What if the real problem with retirement is not this phase of life – but the language we use to define it? The word retirement comes from the French retirer, meaning “to withdraw into seclusion.” Embedded in the term is the assumption that ageing requires retreat. In a world where people in their sixties and seventies remain capable, curious, and engaged, it may be time to retire the word retirement before it retires us.

In Kenya, retirement is commonly seen as an ending. It signals withdrawal from active life, loss of relevance, and a gradual fading into the background and growing old. The phrase “umefika mwisho wa kazi” captures this sentiment clearly: your working life is over. Yet this framing no longer matches the reality of modern later life – as many people continue to “work” in other spheres of life long after they have left the workplace.

Many Kenyans in their 60s and 70s today are healthier, sharper, and more engaged than previous generations. They are running farms and businesses, mentoring younger professionals, consulting, serving on boards, leading faith and community organisations, and caring for extended families. They are not stepping away from life; they are simply stepping away from formal employment. The problem is that the English language has not caught up.

There is no doubt that words can shape expectations. When retirement is framed as a final chapter, many people unconsciously step back from ambition, learning, and contribution. In Kenya because of perceptions – retirement can carry a quiet shame – a sense that one has reached the “end.” Titles fall away, daily routines dissolve, and identity becomes unsettled.
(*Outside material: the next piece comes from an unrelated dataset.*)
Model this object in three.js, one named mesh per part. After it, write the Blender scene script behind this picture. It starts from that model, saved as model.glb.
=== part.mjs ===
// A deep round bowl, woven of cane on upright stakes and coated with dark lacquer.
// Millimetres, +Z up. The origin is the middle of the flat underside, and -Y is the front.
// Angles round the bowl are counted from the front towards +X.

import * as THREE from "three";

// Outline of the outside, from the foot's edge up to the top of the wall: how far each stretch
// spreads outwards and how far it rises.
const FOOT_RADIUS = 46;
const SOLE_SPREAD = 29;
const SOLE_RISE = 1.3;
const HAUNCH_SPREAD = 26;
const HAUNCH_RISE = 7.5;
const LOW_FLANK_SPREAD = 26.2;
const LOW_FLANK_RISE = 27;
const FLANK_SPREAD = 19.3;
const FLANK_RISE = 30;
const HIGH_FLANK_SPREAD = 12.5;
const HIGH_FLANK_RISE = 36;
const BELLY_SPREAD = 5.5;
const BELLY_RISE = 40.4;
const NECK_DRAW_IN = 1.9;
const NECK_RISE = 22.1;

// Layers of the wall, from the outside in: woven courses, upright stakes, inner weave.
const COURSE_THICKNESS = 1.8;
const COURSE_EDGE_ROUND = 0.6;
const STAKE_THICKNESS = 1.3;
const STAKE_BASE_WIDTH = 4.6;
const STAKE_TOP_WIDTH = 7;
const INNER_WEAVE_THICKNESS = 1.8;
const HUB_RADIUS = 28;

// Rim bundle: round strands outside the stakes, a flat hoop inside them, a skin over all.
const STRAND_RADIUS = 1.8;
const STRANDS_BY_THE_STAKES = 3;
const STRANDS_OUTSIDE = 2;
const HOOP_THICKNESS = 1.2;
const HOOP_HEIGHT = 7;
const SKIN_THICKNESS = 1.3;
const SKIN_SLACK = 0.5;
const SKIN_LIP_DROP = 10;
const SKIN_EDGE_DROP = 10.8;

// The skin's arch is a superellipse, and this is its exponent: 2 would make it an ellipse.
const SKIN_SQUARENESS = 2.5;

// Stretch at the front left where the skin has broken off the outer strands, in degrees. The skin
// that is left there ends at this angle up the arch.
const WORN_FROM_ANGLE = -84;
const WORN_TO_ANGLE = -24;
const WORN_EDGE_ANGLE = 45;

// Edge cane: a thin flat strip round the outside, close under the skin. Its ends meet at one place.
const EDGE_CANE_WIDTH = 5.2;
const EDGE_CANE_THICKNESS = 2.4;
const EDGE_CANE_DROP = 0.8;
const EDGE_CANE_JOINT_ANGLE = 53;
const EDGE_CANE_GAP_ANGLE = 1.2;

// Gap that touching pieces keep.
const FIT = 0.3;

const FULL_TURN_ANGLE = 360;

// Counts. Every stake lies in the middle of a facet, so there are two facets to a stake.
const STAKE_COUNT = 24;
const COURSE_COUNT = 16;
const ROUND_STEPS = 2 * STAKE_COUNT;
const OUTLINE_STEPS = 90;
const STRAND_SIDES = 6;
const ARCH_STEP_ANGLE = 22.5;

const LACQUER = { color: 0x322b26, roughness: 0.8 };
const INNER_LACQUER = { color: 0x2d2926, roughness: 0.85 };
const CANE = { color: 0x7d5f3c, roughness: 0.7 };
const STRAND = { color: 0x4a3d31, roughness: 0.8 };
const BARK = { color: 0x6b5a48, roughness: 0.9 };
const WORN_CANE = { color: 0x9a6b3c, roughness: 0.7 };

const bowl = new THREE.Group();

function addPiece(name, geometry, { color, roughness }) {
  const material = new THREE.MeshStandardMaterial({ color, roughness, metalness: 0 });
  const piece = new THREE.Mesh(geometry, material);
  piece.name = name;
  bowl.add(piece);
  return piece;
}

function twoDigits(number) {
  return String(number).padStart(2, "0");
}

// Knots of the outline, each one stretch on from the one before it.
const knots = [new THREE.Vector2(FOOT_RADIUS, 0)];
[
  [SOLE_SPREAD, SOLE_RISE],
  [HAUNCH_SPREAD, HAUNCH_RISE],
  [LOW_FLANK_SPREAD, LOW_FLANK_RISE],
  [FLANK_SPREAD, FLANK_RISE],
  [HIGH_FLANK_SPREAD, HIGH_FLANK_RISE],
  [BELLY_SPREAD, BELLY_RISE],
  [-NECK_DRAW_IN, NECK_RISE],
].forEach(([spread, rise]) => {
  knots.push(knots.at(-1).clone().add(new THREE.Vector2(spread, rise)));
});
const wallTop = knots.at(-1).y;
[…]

This is not because older people lack capacity or relevance, but because society subtly signals – through how retirement is imagined and spoken about – that their most meaningful years are behind them. What often follows is a loss of confidence and a growing feeling of being unneeded and unnecessary.

Around the world, countries are rethinking retirement. New language is emerging: “second acts,” “encore careers,” “portfolio lives,” “next chapters.” These ideas recognise that contribution does not end when a payslip stops or a career or employment ends. Purpose, relevance, and productivity evolve. Kenya needs a similar shift especially in how we speak about later life.

I suggest that we need is a new word altogether – one that signals transition, not termination. But until such a word emerges, we can begin by challenging the old definition of retirement. Retiring the word itself allows us to think about this phase of life more honestly, and more constructively.

Clearly, life after the workplace is not an ending – it is a realignment – a chance to pause, recalibrate, and reinvent who we are beyond our job titles. Yet the word retirement continues to frame this transition as withdrawal, decline, and finality.

This is precisely why it’s time to retire retirement. As long as we treat this stage of life as an ending, we limit imagination, ambition, and contribution. When we reframe it as a beginning, it becomes an open chapter – one defined not by what has been left behind, but by new purpose, possibility, and the freedom to live with intention.